● Recorded data
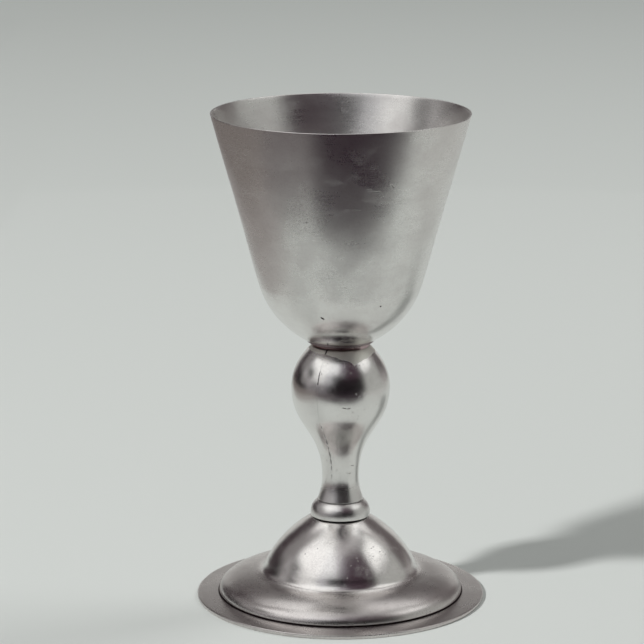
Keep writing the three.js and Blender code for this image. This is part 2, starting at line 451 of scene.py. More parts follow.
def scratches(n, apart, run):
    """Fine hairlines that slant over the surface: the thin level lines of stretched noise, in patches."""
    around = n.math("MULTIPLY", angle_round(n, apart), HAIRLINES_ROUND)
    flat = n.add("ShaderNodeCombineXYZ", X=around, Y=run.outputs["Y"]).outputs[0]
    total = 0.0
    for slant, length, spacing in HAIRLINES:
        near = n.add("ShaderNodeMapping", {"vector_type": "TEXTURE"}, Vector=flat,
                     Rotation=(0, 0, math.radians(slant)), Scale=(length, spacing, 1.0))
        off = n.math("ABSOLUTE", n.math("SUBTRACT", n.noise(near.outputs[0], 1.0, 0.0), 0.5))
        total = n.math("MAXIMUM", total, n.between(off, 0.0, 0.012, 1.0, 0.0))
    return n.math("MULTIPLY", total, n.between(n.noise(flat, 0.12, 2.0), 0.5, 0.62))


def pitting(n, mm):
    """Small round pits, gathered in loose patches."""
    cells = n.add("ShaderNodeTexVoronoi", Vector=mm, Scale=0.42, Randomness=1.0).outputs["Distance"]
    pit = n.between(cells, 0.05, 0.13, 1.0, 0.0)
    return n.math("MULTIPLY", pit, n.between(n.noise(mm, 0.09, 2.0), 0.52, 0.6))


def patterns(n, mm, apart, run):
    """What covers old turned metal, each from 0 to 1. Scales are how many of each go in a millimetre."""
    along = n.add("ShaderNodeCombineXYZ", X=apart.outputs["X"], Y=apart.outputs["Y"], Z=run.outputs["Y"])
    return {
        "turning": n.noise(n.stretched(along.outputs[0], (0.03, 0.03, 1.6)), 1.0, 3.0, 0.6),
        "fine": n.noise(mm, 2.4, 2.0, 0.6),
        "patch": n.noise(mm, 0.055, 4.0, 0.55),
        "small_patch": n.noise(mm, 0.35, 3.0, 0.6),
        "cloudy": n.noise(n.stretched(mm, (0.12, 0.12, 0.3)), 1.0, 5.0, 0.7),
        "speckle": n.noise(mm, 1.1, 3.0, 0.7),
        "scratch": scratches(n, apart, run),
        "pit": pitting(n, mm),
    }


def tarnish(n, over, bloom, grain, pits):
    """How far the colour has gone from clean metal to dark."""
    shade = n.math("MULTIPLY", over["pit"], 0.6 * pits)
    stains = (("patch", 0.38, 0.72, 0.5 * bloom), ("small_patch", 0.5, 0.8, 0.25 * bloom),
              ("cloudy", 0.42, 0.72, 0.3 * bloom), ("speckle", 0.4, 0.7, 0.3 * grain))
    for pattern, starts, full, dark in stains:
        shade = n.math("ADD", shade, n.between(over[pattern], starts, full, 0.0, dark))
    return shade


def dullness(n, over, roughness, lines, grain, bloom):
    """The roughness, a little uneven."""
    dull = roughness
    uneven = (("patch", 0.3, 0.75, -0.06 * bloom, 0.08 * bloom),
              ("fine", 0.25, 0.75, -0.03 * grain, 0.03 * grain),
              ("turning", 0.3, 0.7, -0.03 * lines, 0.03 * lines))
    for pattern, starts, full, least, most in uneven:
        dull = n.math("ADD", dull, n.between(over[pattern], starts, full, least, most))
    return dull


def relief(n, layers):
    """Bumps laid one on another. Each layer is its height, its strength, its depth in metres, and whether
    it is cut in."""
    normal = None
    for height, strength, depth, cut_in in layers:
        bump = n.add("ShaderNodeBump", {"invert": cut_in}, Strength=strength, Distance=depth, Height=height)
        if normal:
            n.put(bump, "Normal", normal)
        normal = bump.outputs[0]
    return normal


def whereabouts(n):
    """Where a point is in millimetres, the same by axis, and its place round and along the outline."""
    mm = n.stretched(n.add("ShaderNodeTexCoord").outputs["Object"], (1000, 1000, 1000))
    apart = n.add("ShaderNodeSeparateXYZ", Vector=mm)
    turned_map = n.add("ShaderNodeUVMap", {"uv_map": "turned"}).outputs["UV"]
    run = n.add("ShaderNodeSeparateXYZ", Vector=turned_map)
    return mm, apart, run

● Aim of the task
Make an exact copy of the material above.

● Output for this exercise
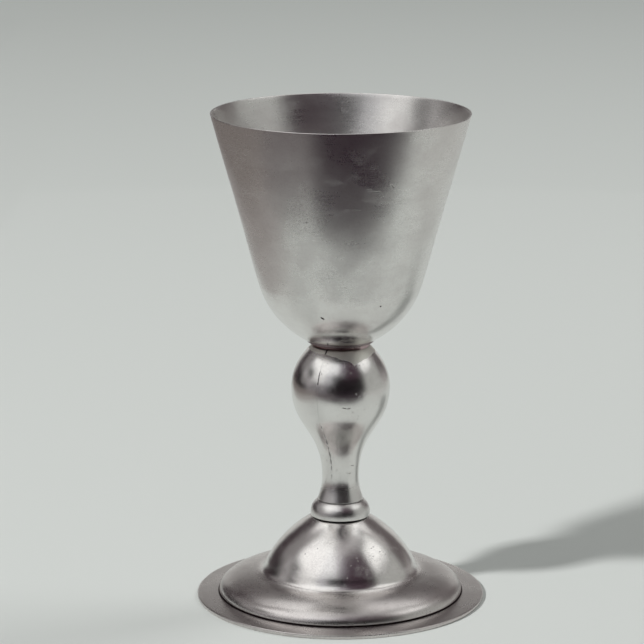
Keep writing the three.js and Blender code for this image. This is part 2, starting at line 451 of scene.py. More parts follow.
def scratches(n, apart, run):
    """Fine hairlines that slant over the surface: the thin level lines of stretched noise, in patches."""
    around = n.math("MULTIPLY", angle_round(n, apart), HAIRLINES_ROUND)
    flat = n.add("ShaderNodeCombineXYZ", X=around, Y=run.outputs["Y"]).outputs[0]
    total = 0.0
    for slant, length, spacing in HAIRLINES:
        near = n.add("ShaderNodeMapping", {"vector_type": "TEXTURE"}, Vector=flat,
                     Rotation=(0, 0, math.radians(slant)), Scale=(length, spacing, 1.0))
        off = n.math("ABSOLUTE", n.math("SUBTRACT", n.noise(near.outputs[0], 1.0, 0.0), 0.5))
        total = n.math("MAXIMUM", total, n.between(off, 0.0, 0.012, 1.0, 0.0))
    return n.math("MULTIPLY", total, n.between(n.noise(flat, 0.12, 2.0), 0.5, 0.62))


def pitting(n, mm):
    """Small round pits, gathered in loose patches."""
    cells = n.add("ShaderNodeTexVoronoi", Vector=mm, Scale=0.42, Randomness=1.0).outputs["Distance"]
    pit = n.between(cells, 0.05, 0.13, 1.0, 0.0)
    return n.math("MULTIPLY", pit, n.between(n.noise(mm, 0.09, 2.0), 0.52, 0.6))


def patterns(n, mm, apart, run):
    """What covers old turned metal, each from 0 to 1. Scales are how many of each go in a millimetre."""
    along = n.add("ShaderNodeCombineXYZ", X=apart.outputs["X"], Y=apart.outputs["Y"], Z=run.outputs["Y"])
    return {
        "turning": n.noise(n.stretched(along.outputs[0], (0.03, 0.03, 1.6)), 1.0, 3.0, 0.6),
        "fine": n.noise(mm, 2.4, 2.0, 0.6),
        "patch": n.noise(mm, 0.055, 4.0, 0.55),
        "small_patch": n.noise(mm, 0.35, 3.0, 0.6),
        "cloudy": n.noise(n.stretched(mm, (0.12, 0.12, 0.3)), 1.0, 5.0, 0.7),
        "speckle": n.noise(mm, 1.1, 3.0, 0.7),
        "scratch": scratches(n, apart, run),
        "pit": pitting(n, mm),
    }


def tarnish(n, over, bloom, grain, pits):
    """How far the colour has gone from clean metal to dark."""
    shade = n.math("MULTIPLY", over["pit"], 0.6 * pits)
    stains = (("patch", 0.38, 0.72, 0.5 * bloom), ("small_patch", 0.5, 0.8, 0.25 * bloom),
              ("cloudy", 0.42, 0.72, 0.3 * bloom), ("speckle", 0.4, 0.7, 0.3 * grain))
    for pattern, starts, full, dark in stains:
        shade = n.math("ADD", shade, n.between(over[pattern], starts, full, 0.0, dark))
    return shade


def dullness(n, over, roughness, lines, grain, bloom):
    """The roughness, a little uneven."""
    dull = roughness
    uneven = (("patch", 0.3, 0.75, -0.06 * bloom, 0.08 * bloom),
              ("fine", 0.25, 0.75, -0.03 * grain, 0.03 * grain),
              ("turning", 0.3, 0.7, -0.03 * lines, 0.03 * lines))
    for pattern, starts, full, least, most in uneven:
        dull = n.math("ADD", dull, n.between(over[pattern], starts, full, least, most))
    return dull


def relief(n, layers):
    """Bumps laid one on another. Each layer is its height, its strength, its depth in metres, and whether
    it is cut in."""
    normal = None
    for height, strength, depth, cut_in in layers:
        bump = n.add("ShaderNodeBump", {"invert": cut_in}, Strength=strength, Distance=depth, Height=height)
        if normal:
            n.put(bump, "Normal", normal)
        normal = bump.outputs[0]
    return normal


def whereabouts(n):
    """Where a point is in millimetres, the same by axis, and its place round and along the outline."""
    mm = n.stretched(n.add("ShaderNodeTexCoord").outputs["Object"], (1000, 1000, 1000))
    apart = n.add("ShaderNodeSeparateXYZ", Vector=mm)
    turned_map = n.add("ShaderNodeUVMap", {"uv_map": "turned"}).outputs["UV"]
    run = n.add("ShaderNodeSeparateXYZ", Vector=turned_map)
    return mm, apart, run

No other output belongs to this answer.